Fortunately where travel with our pets is concerned I carry around a
satchel-full of their documents. I stuffed my hand in and produced a wad of
likely looking certificates. “Bravo madame,
here it is, now there is no problem” said the angelic officer with a smile, “but
the box in the passport must be filled.” I could have fainted with relief.
“Oh lovely, that’s super. Could you fill it in for me
please, I don’t have a pen with me.”
“Oh non madame, this
is forbidden, you must complete the form yourself. Here, you may use my pen.”
“It’s just the date, right?”
“Yes, just the date madame.”
Choosing not to question the special nature of my date
filling-in capabilities compared to hers, I thanked my lucky stars that this
was the only problem. The deed was done and we were waved off by those lovely,
lovely, officials and onto the train.
That was it. We had made it unscathed through France.

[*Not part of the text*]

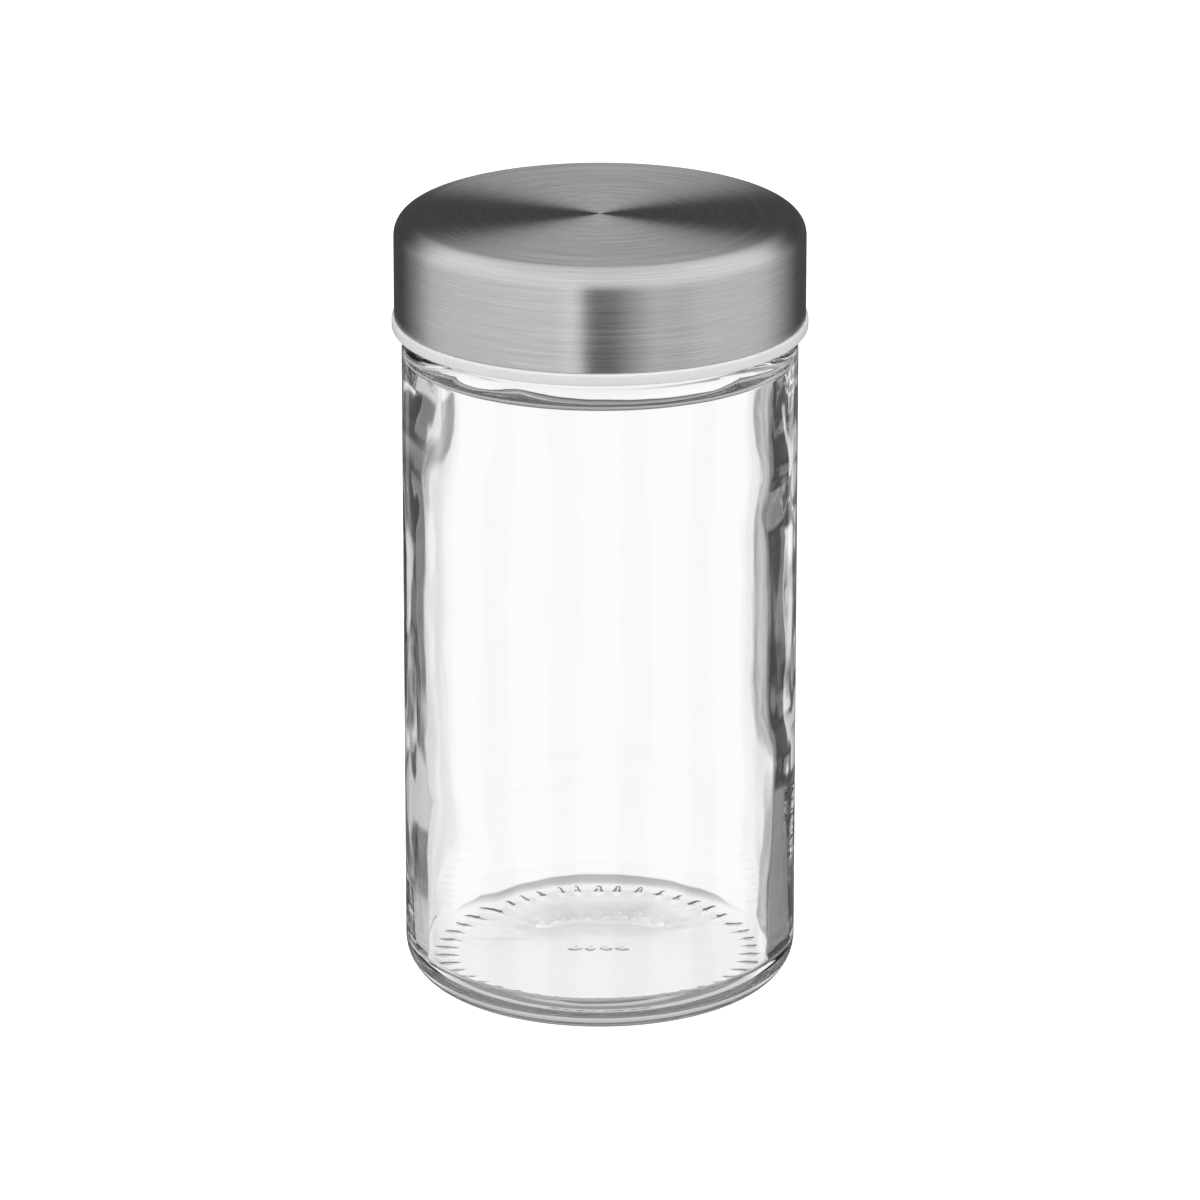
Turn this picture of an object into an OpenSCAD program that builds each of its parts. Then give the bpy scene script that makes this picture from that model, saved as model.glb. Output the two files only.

We
just had the final leg in England to go, which we reckoned would take a further
three hours, or five depending on the traffic, which was an absolute certainty
acc
ording to my pessimistic driver.
The dogs were fascinated by the train, but otherwise fine.
Even Aby had stopped trembling. Jack settled back in the seat, grabbed a
beanbag cushion and announced that he was going to have a well-earned nap. “And
remind me” he added, “never to allow you to drive in breezy conditions again.
You’re a complete death trap!” With that he was soon snoring. I sat back, thrilled to have passed the pet
passport challenge and was just about to join Jack in a nap when I had a sudden
moment of tension. Poor Brutus! What if his food dish hadn’t been washed?